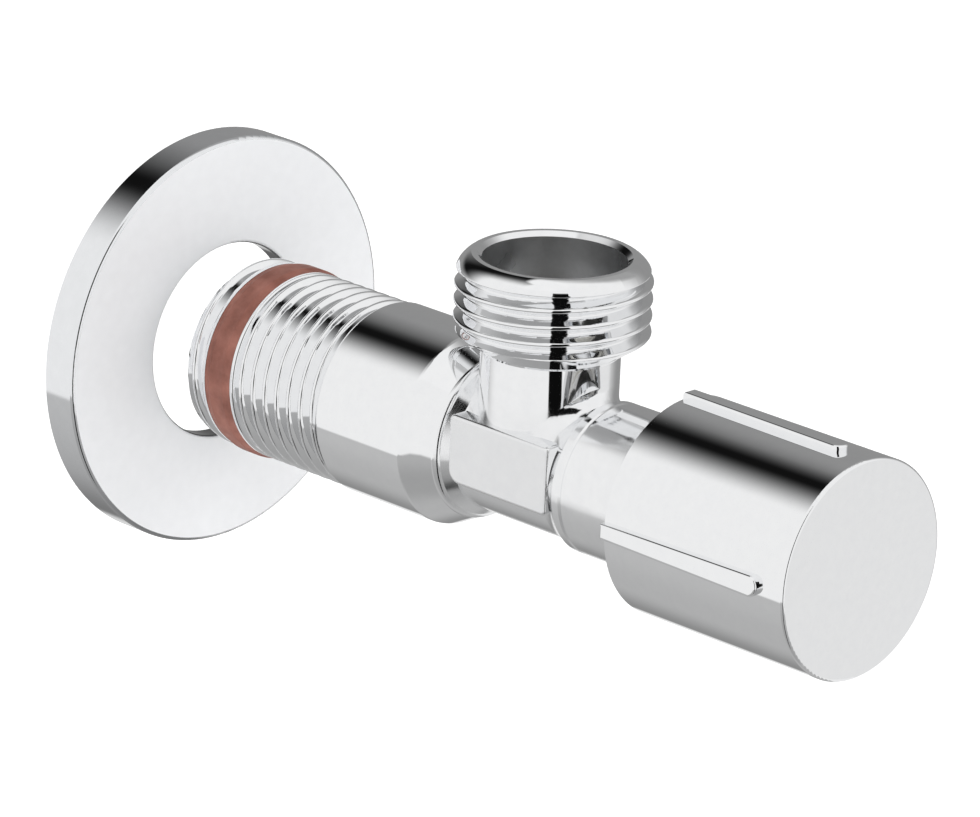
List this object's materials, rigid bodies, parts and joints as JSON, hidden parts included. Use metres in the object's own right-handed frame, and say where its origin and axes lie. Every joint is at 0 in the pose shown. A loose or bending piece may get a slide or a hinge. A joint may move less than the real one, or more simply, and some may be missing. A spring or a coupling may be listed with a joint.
{
  "type": "angle valve",
  "caption": "Chromed wall angle valve with a self-sealing threaded inlet stub, an upward threaded outlet, a ribbed round handle and a sliding rosette.",
  "frame": {"origin": "centre of the inlet stub's end face, on the main axis", "axes": "+Y along the main axis towards the wall, so the handle points along -Y; +Z along the outlet, upwards; +X to the right seen from the handle"},
  "size_m": [0.0458, 0.0969, 0.0458],
  "materials": {
    "chrome_body": "polished chrome plate on brass",
    "chrome_handle": "polished chrome plate",
    "chrome_rosette": "polished chrome plate on pressed sheet",
    "sealing_ring_polymer": "matte red-brown sealing polymer",
    "raw_brass": "turned, unplated",
    "plated_brass": "nickel plate on turned brass",
    "gasket_fibre": "white fibre",
    "black_rubber": "moulded",
    "insert_plastic": "moulded",
    "washer_plastic": "punched sheet",
    "spring_steel": "spring steel",
    "stainless_steel": "turned"
  },
  "bodies": {
    "valve": {"valve_body": "chrome_body", "inlet_sealing_ring": "sealing_ring_polymer", "headpart_body": "plated_brass", "headpart_gasket": "gasket_fibre", "handle_friction_ring": "black_rubber"},
    "handle": {"handle_shell": "chrome_handle", "handle_insert": "insert_plastic", "handle_snap_ring": "spring_steel", "spindle": "raw_brass", "spindle_oring_inner": "black_rubber", "spindle_oring_outer": "black_rubber", "thrust_washer_inner": "washer_plastic", "thrust_washer_outer": "washer_plastic", "spindle_circlip": "spring_steel"},
    "disc": {"disc_carrier": "raw_brass", "carrier_oring": "black_rubber", "seat_washer": "black_rubber", "washer_plate": "raw_brass", "washer_screw": "stainless_steel"},
    "rosette": {"rosette": "chrome_rosette"}
  },
  "joints": [
    {"name": "handle_turn", "type": "hinge", "parent": "valve", "child": "handle", "pos_m": [0, -0.075, 0], "axis": [0, -1, 0], "range_deg": [0, 900]},
    {"name": "disc_lift", "type": "slide", "parent": "valve", "child": "disc", "axis": [0, -1, 0], "range_m": [0, 0.005]},
    {"name": "rosette_slide", "type": "slide", "parent": "valve", "child": "rosette", "axis": [0, -1, 0], "range_m": [0, 0.0358]}
  ],
  "couplings": [
    {"joint": "disc_lift", "follows": "handle_turn", "m_per_rad": 0.000318}
  ]
}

_What is being asked_
Nothing in the data may differ; print all of it exactly as written.

_Task result_
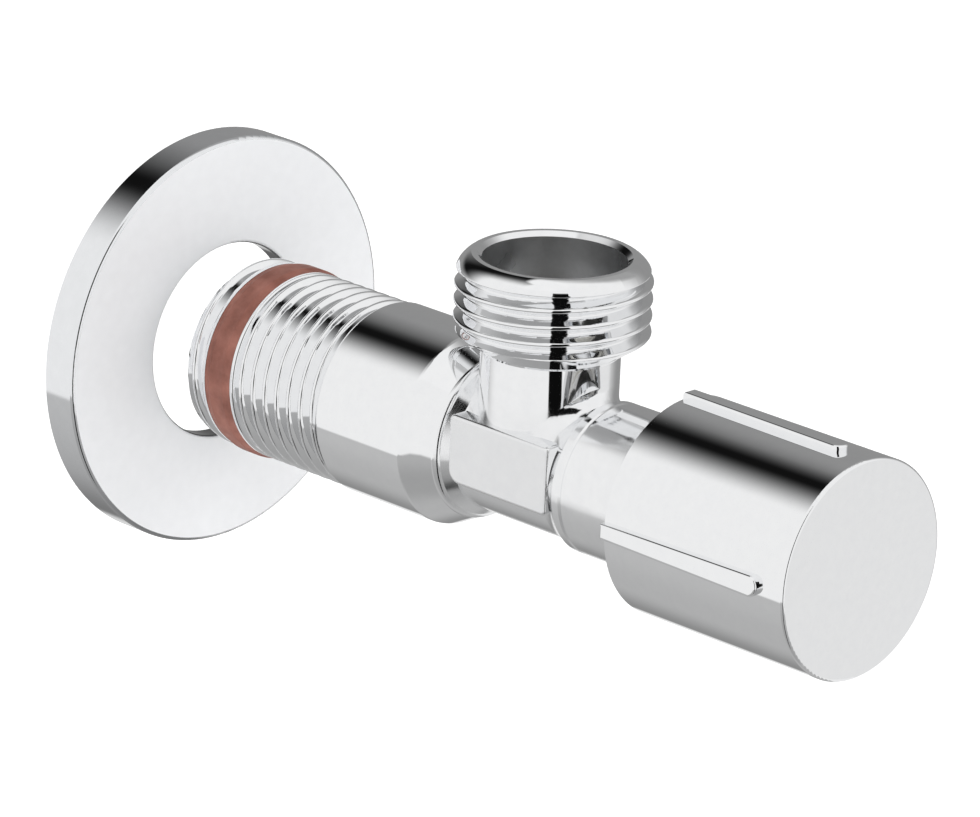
List this object's materials, rigid bodies, parts and joints as JSON, hidden parts included. Use metres in the object's own right-handed frame, and say where its origin and axes lie. Every joint is at 0 in the pose shown. A loose or bending piece may get a slide or a hinge. A joint may move less than the real one, or more simply, and some may be missing. A spring or a coupling may be listed with a joint.
{
  "type": "angle valve",
  "caption": "Chromed wall angle valve with a self-sealing threaded inlet stub, an upward threaded outlet, a ribbed round handle and a sliding rosette.",
  "frame": {"origin": "centre of the inlet stub's end face, on the main axis", "axes": "+Y along the main axis towards the wall, so the handle points along -Y; +Z along the outlet, upwards; +X to the right seen from the handle"},
  "size_m": [0.0458, 0.0969, 0.0458],
  "materials": {
    "chrome_body": "polished chrome plate on brass",
    "chrome_handle": "polished chrome plate",
    "chrome_rosette": "polished chrome plate on pressed sheet",
    "sealing_ring_polymer": "matte red-brown sealing polymer",
    "raw_brass": "turned, unplated",
    "plated_brass": "nickel plate on turned brass",
    "gasket_fibre": "white fibre",
    "black_rubber": "moulded",
    "insert_plastic": "moulded",
    "washer_plastic": "punched sheet",
    "spring_steel": "spring steel",
    "stainless_steel": "turned"
  },
  "bodies": {
    "valve": {"valve_body": "chrome_body", "inlet_sealing_ring": "sealing_ring_polymer", "headpart_body": "plated_brass", "headpart_gasket": "gasket_fibre", "handle_friction_ring": "black_rubber"},
    "handle": {"handle_shell": "chrome_handle", "handle_insert": "insert_plastic", "handle_snap_ring": "spring_steel", "spindle": "raw_brass", "spindle_oring_inner": "black_rubber", "spindle_oring_outer": "black_rubber", "thrust_washer_inner": "washer_plastic", "thrust_washer_outer": "washer_plastic", "spindle_circlip": "spring_steel"},
    "disc": {"disc_carrier": "raw_brass", "carrier_oring": "black_rubber", "seat_washer": "black_rubber", "washer_plate": "raw_brass", "washer_screw": "stainless_steel"},
    "rosette": {"rosette": "chrome_rosette"}
  },
  "joints": [
    {"name": "handle_turn", "type": "hinge", "parent": "valve", "child": "handle", "pos_m": [0, -0.075, 0], "axis": [0, -1, 0], "range_deg": [0, 900]},
    {"name": "disc_lift", "type": "slide", "parent": "valve", "child": "disc", "axis": [0, -1, 0], "range_m": [0, 0.005]},
    {"name": "rosette_slide", "type": "slide", "parent": "valve", "child": "rosette", "axis": [0, -1, 0], "range_m": [0, 0.0358]}
  ],
  "couplings": [
    {"joint": "disc_lift", "follows": "handle_turn", "m_per_rad": 0.000318}
  ]
}